If the basket is 20g then you should be able to get 20g in at a reasonable grind .


----------



## Toucan (Aug 16, 2012)

Mr Boots, how much does your 20g basket weigh? - Mine is 34.5g.


----------



## Mrboots2u (May 10, 2013)

36.2

Tar the basket before adding coffee though


----------



## Toucan (Aug 16, 2012)

Mrboots2u said:


> 36.2
> 
> Tar the basket before adding coffee though


I do, I was just curious about the idea that it might be mislabelled. If my basket is almost 2g lighter than yours it might be a different size.


----------



## Mrboots2u (May 10, 2013)

Picture of Basket please - writing on side


----------



## MWJB (Feb 28, 2012)

Toucan said:


> I do, I was just curious about the idea that it might be mislabelled. If my basket is almost 2g lighter than yours it might be a different size.

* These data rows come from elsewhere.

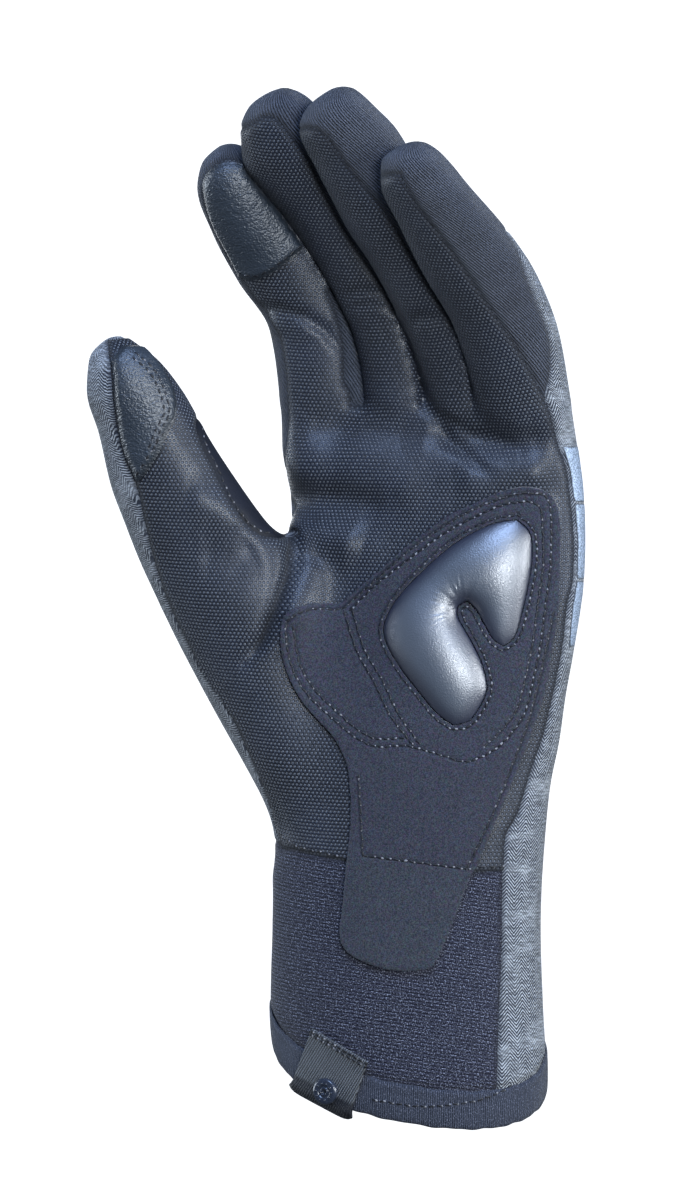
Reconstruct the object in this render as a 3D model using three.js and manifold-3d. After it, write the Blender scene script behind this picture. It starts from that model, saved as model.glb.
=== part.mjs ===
// A left-hand winter cycling glove, as worn: palm towards -Y, fingers up along +Z, thumb towards -X.
// Lengths are millimetres. The origin is the middle of the wrist opening.
// The hand, the thumb and each finger are hollow lofts. Outlines drawn on the palm side cut them into the sewn panels.
import * as THREE from "three";
import { mergeVertices } from "three/addons/utils/BufferGeometryUtils.js";
import Module from "manifold-3d";

const wasm = await Module();
wasm.setup();

const WALL = 2;
const GAP = 0.3;
const OVERLAY = 1.1;
const REFLECTOR = 0.8;
const HAND_SIDES = 24;
const FINGER_SIDES = 12;
const FAR = 150;
const CROTCH = 174;

// The hem is cut along the plane z = HEM_X * x + HEM_Y * y: lowest in front, at the palm side.
const HEM_X = -0.08;
const HEM_Y = 0.68;
const BINDING = { band: 9.5, lip: 1.5, thick: 1.2 };
const TAB_THICK = 1.2;
const BUTTON = { x: -22.5, z: -7.8, radius: 3.5, height: 1.5 };
const PAD_HEIGHT = 5.2;

// Each form is a stack of level sections, from its top down. left and right are the section's edges in x,
// far and near the depths y of its middle line at those edges, and half its half thickness.
const SECTION = ["z", "left", "right", "far", "near", "half"];

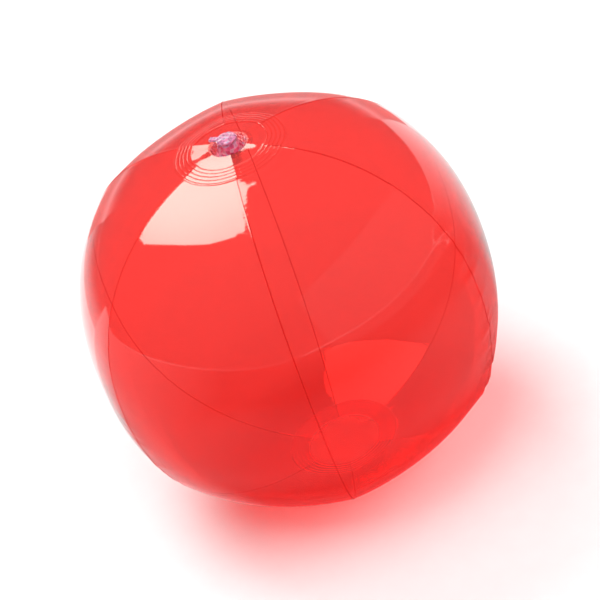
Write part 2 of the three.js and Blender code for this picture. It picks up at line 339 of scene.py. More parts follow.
def noise(n, scale, detail, vector, **settings):
    node = n.add("ShaderNodeTexNoise", Scale=scale, Detail=detail, **settings)
    n.link(vector, node.inputs["Vector"])
    return node.outputs["Fac"]


def bump_over(n, height, strength, distance, under=None):
    """A bump that lies on top of the one under it."""
    node = n.add("ShaderNodeBump", Strength=strength, Distance=distance)
    n.link(height, node.inputs["Height"])
    if under:
        n.link(under, node.inputs["Normal"])
    return node.outputs["Normal"]


def mixed(n, share, first, second):
    """Two shaders mixed by a constant or a socket."""
    node = n.add("ShaderNodeMixShader")
    if isinstance(share, float):
        node.inputs["Fac"].default_value = share
    else:
        n.link(share, node.inputs["Fac"])
    n.link(first, node.inputs[1])
    n.link(second, node.inputs[2])
    return node.outputs[0]


def disc_belly(n, place_on_disc):
    """Height of the disc where it bellies out a little between its weld and the valve."""
    split = n.add("ShaderNodeSeparateXYZ")
    n.link(place_on_disc, split.inputs[0])
    x = n.math("DIVIDE", split.outputs["X"], DISC_RADIUS)
    y = n.math("DIVIDE", split.outputs["Y"], DISC_RADIUS)
    square = n.math("ADD", n.math("MULTIPLY", x, x), n.math("MULTIPLY", y, y))
    return n.math("MULTIPLY", square, -DISC_BELLY)


def seam_gathers(n, to_seam, along, distance, place_on_film):
    """Height of fine gathers that run square to a seam and die out a few millimetres from it."""
    stretched = n.add("ShaderNodeCombineXYZ")
    n.link(n.math("MULTIPLY", to_seam, GATHERS_ACROSS), stretched.inputs["X"])
    n.link(n.math("MULTIPLY", along, GATHERS_ALONG), stretched.inputs["Y"])
    gather = noise(n, 1.0, 2.0, stretched.outputs[0], Roughness=0.6)
    patches = noise(n, GATHER_PATCH_SCALE, 0.0, place_on_film)
    patches = n.math("SUBTRACT", patches, GATHER_THRESHOLD)
    patches = n.math("MULTIPLY", patches, GATHER_GAIN, clamp=True)
    near = n.math("DIVIDE", distance, GATHER_REACH)
    near = n.math("EXPONENT", n.math("MULTIPLY", n.math("MULTIPLY", near, near), -1.0))
    return n.math("MULTIPLY", n.math("MULTIPLY", gather, near), patches)


def film_material(name, haze=0.040, seams=True, roughness=0.045):
    """Clear red film seen as one sheet: tinted see-through, a sharp gloss and a trace of haze."""
    n = Nodes(name)
    slope = n.add("ShaderNodeLayerWeight", Blend=0.5).outputs["Facing"]
    here = n.add("ShaderNodeTexCoord").outputs["Object"]
    slow = noise(n, SLOW_WAVE_SCALE, 2.0, here)
    fine = noise(n, FINE_WAVE_SCALE, 3.0, here)
    waves = n.math("ADD", slow, n.math("MULTIPLY", fine, FINE_WAVE_SHARE))
    normal = bump_over(n, waves, WAVE_STRENGTH, WAVE_HEIGHT)

    # tint: thicker path at a slant, slightly uneven film gauge, darker along the welds
    depth = n.math("POWER", slope, SLANT_POWER)
    gauge = n.math("MULTIPLY", n.math("SUBTRACT", slow, 0.5), GAUGE_SPREAD)
    depth = n.math("ADD", depth, gauge, clamp=True)
    uv = n.add("ShaderNodeUVMap", uv_map="film")
    split = n.add("ShaderNodeSeparateXYZ")
    n.link(uv.outputs["UV"], split.inputs[0])
    mark, along = split.outputs["X"], split.outputs["Y"]
    if seams:
        fused = n.math("GREATER_THAN", n.math("ABSOLUTE", along), FUSED_ALONG * UV_UNITS)
        distance = n.math("ABSOLUTE", mark)
        weld = n.math("SUBTRACT", 1.0, n.math("DIVIDE", distance, SEAM_LINE), clamp=True)
        gathers = seam_gathers(n, mark, along, distance, here)
        normal = bump_over(n, gathers, 1.0, GATHER_HEIGHT, normal)
    else:
        fused, weld = along, mark
        normal = bump_over(n, disc_belly(n, here), 1.0, 1.0, normal)
    weld_tint = n.math("MULTIPLY", weld, SEAM_TINT if seams else RING_TINT)
    depth = n.math("ADD", depth, weld_tint, clamp=True)
    full = n.ramp(depth, (0.0, FILM_TINT), (1.0, FILM_TINT_STEEP))

    # where gore and disc are fused, each of the two sheets holds half of the tint
    half = n.add("ShaderNodeGamma", Gamma=0.5)
    n.link(full, half.inputs["Color"])
    tint_mix = n.add("ShaderNodeMix", data_type="RGBA")
    first_colour, second_colour = tint_mix.inputs[6], tint_mix.inputs[7]
    n.link(fused, tint_mix.inputs["Factor"])
    n.link(full, first_colour)
    n.link(half.outputs["Color"], second_colour)
    tint = n.add("ShaderNodeVectorMath", operation="SCALE")
    n.link(tint_mix.outputs[2], tint.inputs[0])
    kept = n.math("SUBTRACT", 1.0, n.math("MULTIPLY", weld, SEAM_SHADE if seams else RING_SHADE))
    n.link(kept, tint.inputs["Scale"])
    clear = n.add("ShaderNodeBsdfTransparent")
    n.link(tint.outputs[0], clear.inputs["Color"])

    scatter = n.add("ShaderNodeBsdfTranslucent", Color=HAZE_COLOUR)
    matte = n.add("ShaderNodeBsdfDiffuse", Color=HAZE_COLOUR)
    n.link(normal, scatter.inputs["Normal"])
    milk = mixed(n, 0.5, scatter.outputs[0], matte.outputs[0])
    body = mixed(n, haze, clear.outputs[0], milk)

    # gloss: both faces of the film reflect, except on a gore where a disc lies over it
    gloss = n.add("ShaderNodeBsdfGlossy", Roughness=roughness, Color=SOLID_WHITE)
    n.link(normal, gloss.inputs["Normal"])
    one_face = n.math("ADD", n.math("MULTIPLY", n.math("POWER", slope, 5.0), 1 - FILM_F0), FILM_F0)
    both = n.math("DIVIDE", n.math("MULTIPLY", one_face, 2.0), n.math("ADD", one_face, 1.0))
    dulled = n.math("SUBTRACT", 1.0, n.math("MULTIPLY", weld, WELD_DULLING))
    both = n.math("MULTIPLY", both, dulled)
    if seams:
        both = n.math("MULTIPLY", both, n.math("SUBTRACT", 1.0, fused))
    n.link(mixed(n, both, body, gloss.outputs[0]), n.output.inputs["Surface"])
    return n.material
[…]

What's the depth of your basket?


----------



## Mrboots2u (May 10, 2013)

15g basket

20g whole beans

20g ground at espresso 2 on Ek

Still not over Flowing with coffee


----------



## Mrboots2u (May 10, 2013)

Let's see some photos of basket and ground coffee in it on scales please


----------



## h1udd (Sep 1, 2015)

Kind of disappointed no one followed up on the robot in the basket gag .. Any other forum and we would be on page 6 now of pictures of baskets with pointless items in it.

I winced when I saw the picture and thought "oh ok, here we go" ... But nothing !!!


----------



## jeebsy (May 5, 2013)

View attachment 18992


My 20g vst is useless, won't even take a tennis racket


----------



## h1udd (Sep 1, 2015)

My faith is restored :-D


----------



## grumpydaddy (Oct 20, 2014)

They said "Tamp lighter"


----------



## MediumRoastSteam (Jul 7, 2015)

Toucan said:


> In order to get 21g of coffee in the basket, I need to grind so fine it takes about 60 seconds to begin extraction.


Bit late on this but, I don't get the statement above. Is this related to the fact that when grinding the grounds straight out of the grinder overflow the basket? If that's the case, this can be due to static, which will give it more volume to the same weight. There is no way that 20g of coffee, after tamped, on a VST 20g, will overflow the basket. I can easily fit 20g on my 18g VST and still get a decent shot.

If that's the case, I would grind 20g and grind coarser until you get a shot within the parameters you are looking for.


----------



## jeebsy (May 5, 2013)

Toucan said:


> Mr Boots, how much does your 20g basket weigh? - Mine is 34.5g.


Mine is 35.8


----------



## Xpenno (Nov 12, 2012)

grumpydaddy said:


> They said "Tamp lighter"


It's a Tor as well!!


----------



## urbanbumpkin (Jan 30, 2013)

I'm off to weigh my 20g VST


----------



## urbanbumpkin (Jan 30, 2013)

Mine is 35.94g


----------



## urbanbumpkin (Jan 30, 2013)

Mrboots2u said:


> Let's see some photos of basket and ground coffee in it on scales please


Agreed, post a photo of the basket with grind.


----------



## Toucan (Aug 16, 2012)

Well, photos to come in the near future, but I think I've cracked it!

It was two problems compounded.

Problem the first:

The untamped ground coffee is fluffy. Takes up a lot of space. I was last doing this Summer 2014 so perhaps environmental changes are to blame? If I accept a bit of mess and overflow then 20g makes a fairly rounded heap in the basket for me to distribute.

The second:

I was tamping far too hard.

And so I've just make a series of very nice espressos and cappuccinos. At least my milk frothing skills didn't atrophy.

Thanks to all for your help so far! And for amusing things in baskets.


----------



## risky (May 11, 2015)

Toucan said:


> The second:
> 
> I was tamping far too hard.


Not possible. So you can forget that bit.


----------



## h1udd (Sep 1, 2015)

Tamping too hard really means your grind is too fine


----------



## Cirya (Jan 2, 2016)

Not tamping too hard if your portafilter is still in one piece. Grind coarser and tamp like mad (but level). And in between distribute with care, as that might be your original problem as well. See what happens.


----------